Indonesia walaupun sudah memiliki modal positif dengan pengakuan dari International Rice Research Institute (IRRI) pada pertengahan Agustus lalu, namun itu jadi pelecut untuk terus memperbaiki ketahanan pangan nasional.

Jokowi mengaku ada kekhawatiran secara pribadi terkait iklim di Tanah Air yang dalam dua tahun terakhir cenderung basah. "Ini kita sudah mendapatkan basah lebih dari dua tahun, yang saya takutkan kalau kita mendapatkan kering juga dalam waktu yang sama," kata Presiden.

Sebab itu, Kepala Negara meminta jajarannya untuk senantiasa mempersiapkan berbagai hal untuk menjaga ketahanan pangan nasional. "Semuanya sudah saya sampaikan harus siap, karena kita rapat urusan pangan dan energi itu setiap minggu. Biasanya enam bulan sekali, ini sudah setiap minggu," kata Jokowi.

Menteri Koordinator bidang Perekonomian, Airlangga Hartarto, mengatakan kawasan food estate atau lumbang pangan dikembangkan di sejumlah wilayah untuk memperkuat ketahanan pangan nasional yang berkedaulatan dan mandiri.

"Progres food estate di Kalimantan Tengah yang sedang dikembangkan oleh Kementerian Pertanian sekitar 60.000 hektare di mana tahun 2020 sebanyak 30.000 hektare, di tahun 2021 sebanyak 14.000 hektare, dan ekstensifikasi sebanyak 16.000 hektare," kata Airlangga dalam keterangan tertulisnya.

Begitu pula pengembangan food estate di Sumatera Utara telah terealisasi 7 hektare dari target yang ditetapkan sebanyak 22 hektare. Adapun food estate di Kabupaten Belu, Nusa Tenggara Timur, seluas 559 hektare akan dikembangkan dengan komoditas berupa jagung. Demikian juga kawasan pangan di Kabupaten Sumba Timur sebesar 1.000 hektare dikembangkan untuk sorgum.

Selanjutnya, untuk food estate di Kabupaten Sumba Tengah sebesar 10.000 hektare juga dilakukan pengembangan dengan dukungan pemerintah melalui ketersediaan air dan pupuk. Untuk food estate di Papua didorong ke arah Merauke dan Keerom. Di Merauke mendekati satu juta hektare, sedangkan di Keerom mencapai 3.000 hektare.

"Urban Farming"

Pakar Pertanian dari Universitas Pembangunan Nasional (UPN) Veteran Surabaya, Ramdan Hidayat, yang diminta pendapatnya, mengatakan perubahan iklim adalah ancaman nyata bagi produksi pangan karena menurunkan produktivitas dan menimbulkan ketidakpastian bagi petani.

"Dampaknya terasa pada tanaman pangan yang diproduksi 4-6 bulan, makanya harus diperhatikan.
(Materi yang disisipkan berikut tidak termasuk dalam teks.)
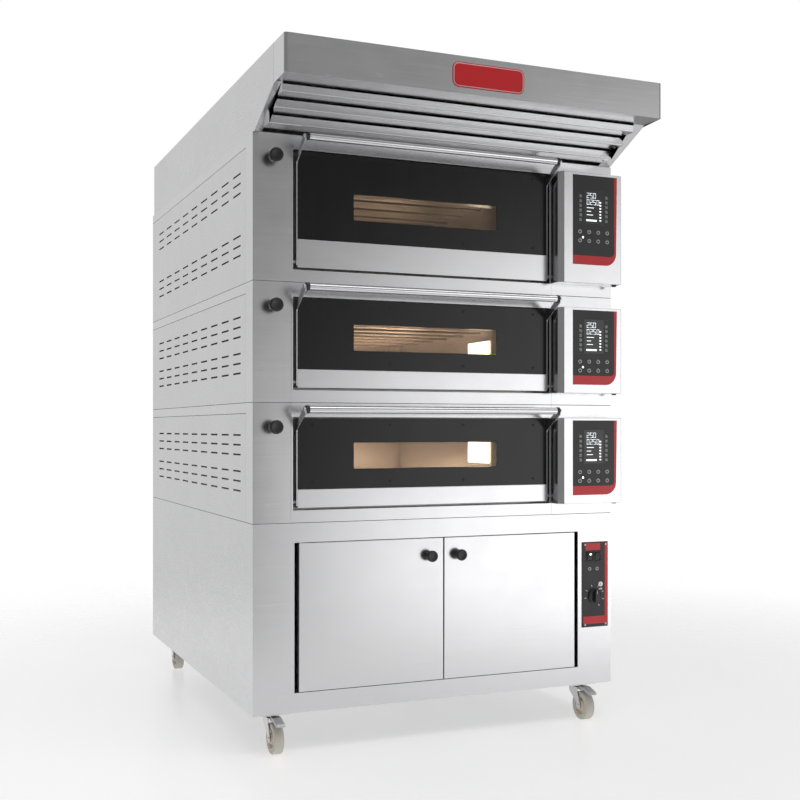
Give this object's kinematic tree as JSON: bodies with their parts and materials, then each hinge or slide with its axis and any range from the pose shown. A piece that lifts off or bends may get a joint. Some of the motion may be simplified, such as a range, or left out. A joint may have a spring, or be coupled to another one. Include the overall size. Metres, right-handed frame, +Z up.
{
  "type": "deck oven",
  "caption": "Electric bakery deck oven: stacked baking decks with drop-down glazed doors over a proving cabinet on castors, with an extraction hood above.",
  "frame": {"origin": "on the floor at the centre of the oven's footprint, the footprint running from the hood's front lip to the rear cable gland", "axes": "+X to the right seen from the front, +Y to the rear, +Z up; the doors face -Y"},
  "size_m": [1.385, 2.033, 2.326],
  "materials": {
    "stainless": "satin",
    "liner_steel": "satin",
    "frame_steel": "matte",
    "zinc_plated": "satin",
    "element_steel": "matte",
    "refractory": "matte",
    "mineral_wool": "matte",
    "seal_rope": "matte",
    "door_glass": "gloss",
    "lamp_glass": "satin",
    "black_plastic": "satin",
    "keypad_film": "satin",
    "control_red": "satin",
    "white_lens": "gloss",
    "circuit_board": "satin",
    "castor_tread": "matte",
    "cast_alloy": "satin"
  },
  "bodies": {
    "oven": {"baking_stones": "refractory", "base_frame": "frame_steel", "bottom_chamber": "liner_steel", "bottom_deck_frame": "stainless", "cable_gland": "black_plastic", "castor_plates": "zinc_plated", "chamber_lamps": "lamp_glass", "control_boards": "circuit_board", "control_housings": "stainless", "control_keypads": "keypad_film", "door_seals": "seal_rope", "flue_collar": "stainless", "heating_elements": "element_steel", "hinge_pins": "zinc_plated", "hood_fan_motor": "cast_alloy", "hood_shell": "stainless", "hood_slats": "stainless", "indicator_lens": "white_lens", "insulation": "mineral_wool", "middle_chamber": "liner_steel", "middle_deck_frame": "stainless", "prover_control_plate": "keypad_film", "prover_front_frame": "stainless", "prover_heater": "element_steel", "prover_liner": "liner_steel", "prover_switchgear": "black_plastic", "rear_panels": "stainless", "side_panels": "stainless", "steam_flue": "liner_steel", "top_chamber": "liner_steel", "top_deck_frame": "stainless", "tray_runners": "liner_steel"},
    "bottom_door": {"bottom_door_panel": "stainless", "bottom_door_glass": "door_glass", "bottom_door_handle": "stainless"},
    "bottom_damper": {"bottom_damper": "black_plastic"},
    "middle_door": {"middle_door_panel": "stainless", "middle_door_glass": "door_glass", "middle_door_handle": "stainless"},
    "middle_damper": {"middle_damper": "black_plastic"},
    "top_door": {"top_door_panel": "stainless", "top_door_glass": "door_glass", "top_door_handle": "stainless"},
    "top_damper": {"top_damper": "black_plastic"},
    "prover_door_left": {"prover_door_left": "stainless"},
    "prover_door_right": {"prover_door_right": "stainless"},
    "thermostat_knob": {"thermostat_knob": "black_plastic"},
    "rocker_left": {"rocker_left": "black_plastic"},
    "rocker_right": {"rocker_right": "black_plastic"},
    "hood_fan_wheel": {"hood_fan_wheel": "cast_alloy"},
    "front_left_castor_fork": {"front_left_fork": "zinc_plated"},
    "front_left_castor_wheel": {"front_left_wheel": "castor_tread"},
    "front_left_brake_pedal": {"front_left_pedal": "zinc_plated"},
    "front_right_castor_fork": {"front_right_fork": "zinc_plated"},
    "front_right_castor_wheel": {"front_right_wheel": "castor_tread"},
    "front_right_brake_pedal": {"front_right_pedal": "zinc_plated"},
    "rear_left_castor_fork": {"rear_left_fork": "zinc_plated"},
    "rear_left_castor_wheel": {"rear_left_wheel": "castor_tread"},
    "rear_right_castor_fork": {"rear_right_fork": "zinc_plated"},
    "rear_right_castor_wheel": {"rear_right_wheel": "castor_tread"}
  },
  "joints": [
    {"name": "bottom_door_hinge", "type": "hinge", "parent": "oven", "child": "bottom_door", "pos_m": [-0.063, -0.673, 0.835], "axis": [1, 0, 0], "range_deg": [0, 90], "stiffness_Nm_per_rad": 13},
    {"name": "bottom_damper_slide", "type": "slide", "parent": "oven", "child": "bottom_damper", "axis": [0, -1, 0], "range_m": [0, 0.06]},
    {"name": "middle_door_hinge", "type": "hinge", "parent": "oven", "child": "middle_door", "pos_m": [-0.063, -0.673, 1.237], "axis": [1, 0, 0], "range_deg": [0, 90], "stiffness_Nm_per_rad": 13},
    {"name": "middle_damper_slide", "type": "slide", "parent": "oven", "child": "middle_damper", "axis": [0, -1, 0], "range_m": [0, 0.06]},
    {"name": "top_door_hinge", "type": "hinge", "parent": "oven", "child": "top_door", "pos_m": [-0.063, -0.673, 1.639], "axis": [1, 0, 0], "range_deg": [0, 90], "stiffness_Nm_per_rad": 24},
    {"name": "top_damper_slide", "type": "slide", "parent": "oven", "child": "top_damper", "axis": [0, -1, 0], "range_m": [0, 0.06]},
    {"name": "prover_door_left_hinge", "type": "hinge", "parent": "oven", "child": "prover_door_left", "pos_m": [-0.527, -0.677, 0.449], "axis": [0, 0, -1], "range_deg": [0, 110]},
    {"name": "prover_door_right_hinge", "type": "hinge", "parent": "oven", "child": "prover_door_right", "pos_m": [0.527, -0.677, 0.449], "axis": [0, 0, 1], "range_deg": [0, 110]},
    {"name": "thermostat_turn", "type": "hinge", "parent": "oven", "child": "thermostat_knob", "pos_m": [0.6185, -0.695, 0.458], "axis": [0, 1, 0], "range_deg": [0, 270]},
    {"name": "rocker_left_tilt", "type": "hinge", "parent": "oven", "child": "rocker_left", "pos_m": [0.5985, -0.686, 0.606], "axis": [-1, 0, 0], "range_deg": [0, 16]},
    {"name": "rocker_right_tilt", "type": "hinge", "parent": "oven", "child": "rocker_right", "pos_m": [0.6305, -0.686, 0.606], "axis": [-1, 0, 0], "range_deg": [0, 16]},
    {"name": "hood_fan_spin", "type": "hinge", "parent": "oven", "child": "hood_fan_wheel", "pos_m": [0, 0.715, 2.18], "axis": [0, 0, 1], "continuous": true},
    {"name": "front_left_castor_swivel", "type": "hinge", "parent": "oven", "child": "front_left_castor_fork", "pos_m": [-0.6125, -0.637, 0.117], "axis": [0, 0, 1], "continuous": true},
    {"name": "front_left_wheel_spin", "type": "hinge", "parent": "front_left_castor_fork", "child": "front_left_castor_wheel", "pos_m": [-0.6125, -0.673, 0.052], "axis": [1, 0, 0], "continuous": true},
    {"name": "front_left_pedal_press", "type": "hinge", "parent": "front_left_castor_fork", "child": "front_left_brake_pedal", "pos_m": [-0.6125, -0.67, 0.114], "axis": [1, 0, 0], "range_deg": [0, 14]},
    {"name": "front_right_castor_swivel", "type": "hinge", "parent": "oven", "child": "front_right_castor_fork", "pos_m": [0.5805, -0.637, 0.117], "axis": [0, 0, 1], "continuous": true},
    {"name": "front_right_wheel_spin", "type": "hinge", "parent": "front_right_castor_fork", "child": "front_right_castor_wheel", "pos_m": [0.5805, -0.673, 0.052], "axis": [1, 0, 0], "continuous": true},
    {"name": "front_right_pedal_press", "type": "hinge", "parent": "front_right_castor_fork", "child": "front_right_brake_pedal", "pos_m": [0.5805, -0.67, 0.114], "axis": [1, 0, 0], "range_deg": [0, 14]},
    {"name": "rear_left_castor_swivel", "type": "hinge", "parent": "oven", "child": "rear_left_castor_fork", "pos_m": [-0.6125, 0.861, 0.117], "axis": [0, 0, 1], "continuous": true},
    {"name": "rear_left_wheel_spin", "type": "hinge", "parent": "rear_left_castor_fork", "child": "rear_left_castor_wheel", "pos_m": [-0.6125, 0.825, 0.052], "axis": [1, 0, 0], "continuous": true},
    {"name": "rear_right_castor_swivel", "type": "hinge", "parent": "oven", "child": "rear_right_castor_fork", "pos_m": [0.5805, 0.861, 0.117], "axis": [0, 0, 1], "continuous": true},
    {"name": "rear_right_wheel_spin", "type": "hinge", "parent": "rear_right_castor_fork", "child": "rear_right_castor_wheel", "pos_m": [0.5805, 0.825, 0.052], "axis": [1, 0, 0], "continuous": true}
  ]
}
Kalau sayur-mayur hanya 30 hari, tidak terlalu terdampak. Maka yang harus dikuatkan adalah prakiraan cuaca dengan alat yang lebih canggih agar akurat," kata Ramdan.
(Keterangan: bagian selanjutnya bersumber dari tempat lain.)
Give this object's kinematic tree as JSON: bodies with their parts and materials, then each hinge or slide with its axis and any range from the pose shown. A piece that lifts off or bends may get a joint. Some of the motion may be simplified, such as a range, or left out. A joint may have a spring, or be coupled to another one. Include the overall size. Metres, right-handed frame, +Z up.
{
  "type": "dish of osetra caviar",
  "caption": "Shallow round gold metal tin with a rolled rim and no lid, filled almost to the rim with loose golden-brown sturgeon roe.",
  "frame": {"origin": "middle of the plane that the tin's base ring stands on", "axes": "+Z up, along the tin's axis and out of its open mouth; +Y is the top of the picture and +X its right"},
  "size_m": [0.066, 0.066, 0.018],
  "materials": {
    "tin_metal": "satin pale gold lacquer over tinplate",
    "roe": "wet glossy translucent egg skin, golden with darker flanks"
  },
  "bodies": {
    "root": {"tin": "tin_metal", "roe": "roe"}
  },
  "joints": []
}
Selain itu, perlu menggalakkan urban farming di setiap kabupaten/kota. Sejak 2014 sudah memberi warning bahwa dunia akan memasuki krisis pangan, sedangkan penduduk dunia terkonsentrasi di kota, sehingga urban farming harus didorog sebagai upaya diversifikasi pangan.

Dihubungi terpisah, Kepala Kampanye Iklim dan Energi Greenpeace Indonesia, Tata Mustasya, mengatakan biaya akibat krisis iklim sangat mahal karena berdampak terhadap krisis pangan dan kenaikan harga pangan.
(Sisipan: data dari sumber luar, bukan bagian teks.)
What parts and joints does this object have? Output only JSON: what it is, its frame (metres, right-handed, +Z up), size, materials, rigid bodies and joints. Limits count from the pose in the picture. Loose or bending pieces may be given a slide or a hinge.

"Produksi pangan bakal terancam karena hilangnya keseimbangan lingkungan akibat kebergantungan pada energi kotor," kata Tata.

Kenaikan harga pangan, jelas Tata, salah satunya disebabkan krisis iklim yang dampaknya sangat besar terasa pada kelompok rentan, seperti mereka yang berpendapatan rendah dan miskin.

Ini membuktikan bahwa krisis iklim tidak hanya berdampak bagi lingkungan, tetapi juga manusia, karena ada masalah pada upaya memenuhi kebutuhan makanan.

Data dari Badan Nasional Penanggulan Bencana (BNPB), hingga 10 Agustus 2022, ada 2,207 bencana yang melanda Indonesia dan lebih dari 90 persen merupakan bencana hidrometeorologi.

Curah hujan tinggi, tambahnya, akan mengganggu produksi dan distribusi pangan sehingga mengerek kenaikan harga di tingkat konsumen.